I tried to convince Dr. Esselman that we needed district wide CPI training (non-violent crisis prevention which also comes with training on how to restrain a student if necessary) so that staff could learn how to de escalate behavior before it got the point of violence and how to restrain a violent student in a way that would not hurt the student or staff member (to be used as a last resort). I stressed to her the importance of at least the special education teachers being trained (which is a requirement in most districts). That training was never provided.

Michigan has very clear policy on the use of seclusion and restraint. I witnessed teachers throwing students to the floor and sitting on them, bending their arms behind them, slamming them into lockers, and pinning them against walls (all illegal according to the Michigan Standards for the Use of Emergency Seclusion and Restraint). No one seemed to understand that students can get seriously hurt and that kids have even died in some of those restraints.
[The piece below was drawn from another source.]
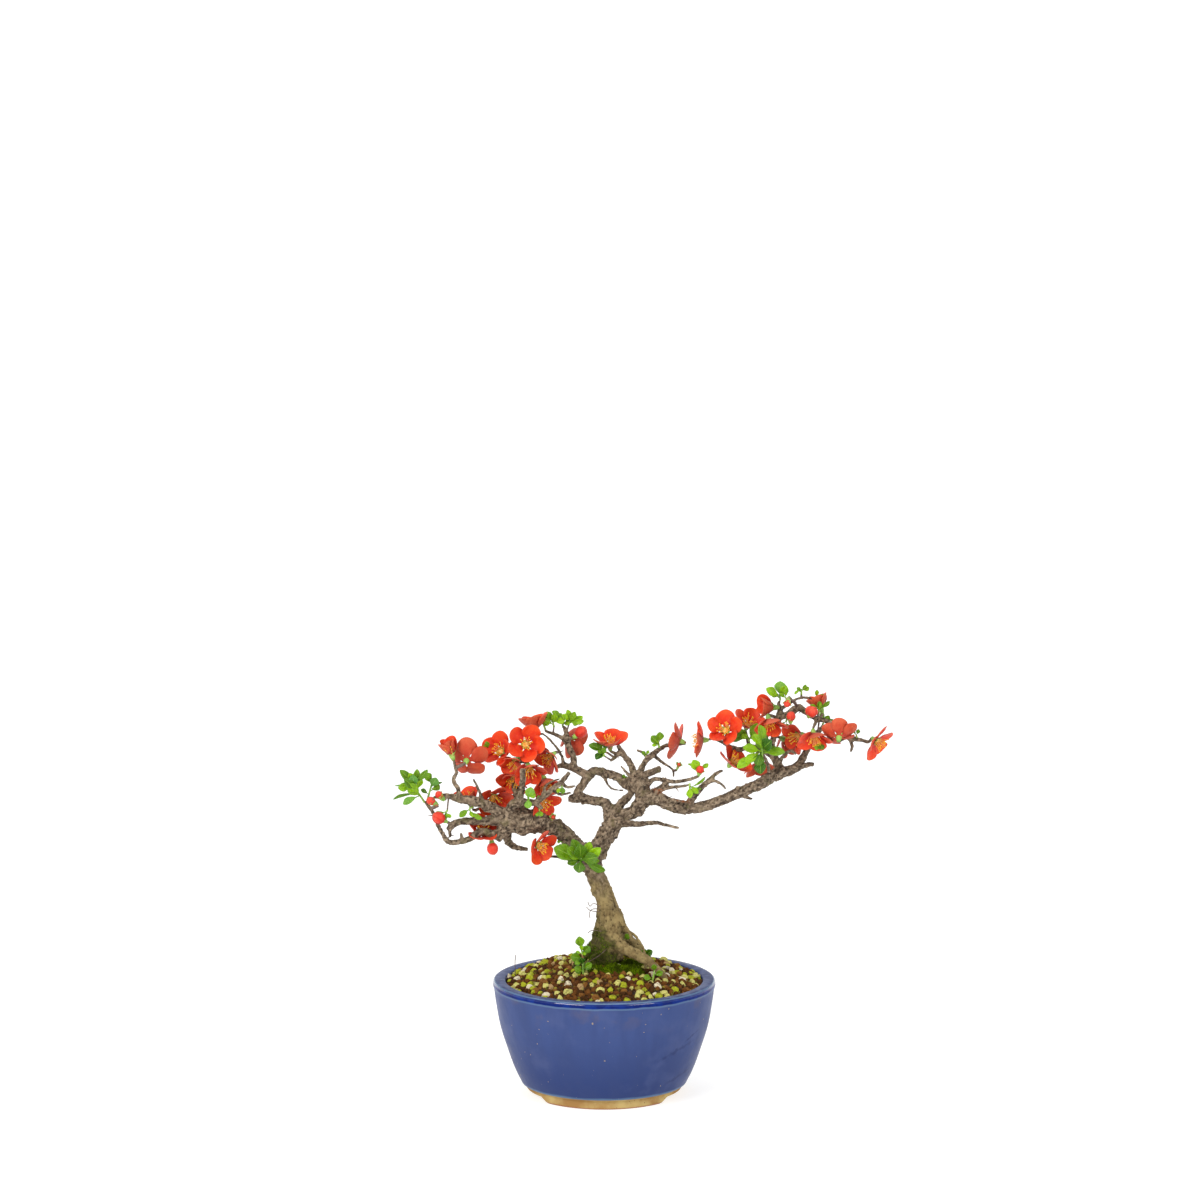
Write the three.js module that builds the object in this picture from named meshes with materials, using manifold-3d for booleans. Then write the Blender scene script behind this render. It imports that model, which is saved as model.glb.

No CPI training was ever provided and my building administrators defended those teachers when I brought this up(though if a parent brought a lawsuit, the state of Michigan would not. They’d lose their license). I resorted to leaving the manual in the offices. I don’t think anyone ever read it. Reporting things never seemed to help. When anyone would report things, we’d have an emergency staff meeting where we would basically be told to keep our nose out of other people’s business or that what we thought we saw was not what we really saw. The EAA takes advantage of the fact that many of these parents aren’t aware of their rights.

I left because as a special education teacher, I knew that their special education program was violating the law. The treatment of students was making me sick. For my own professional reputation and mental health, I had to stop working there. I miss the kids. I worry about them.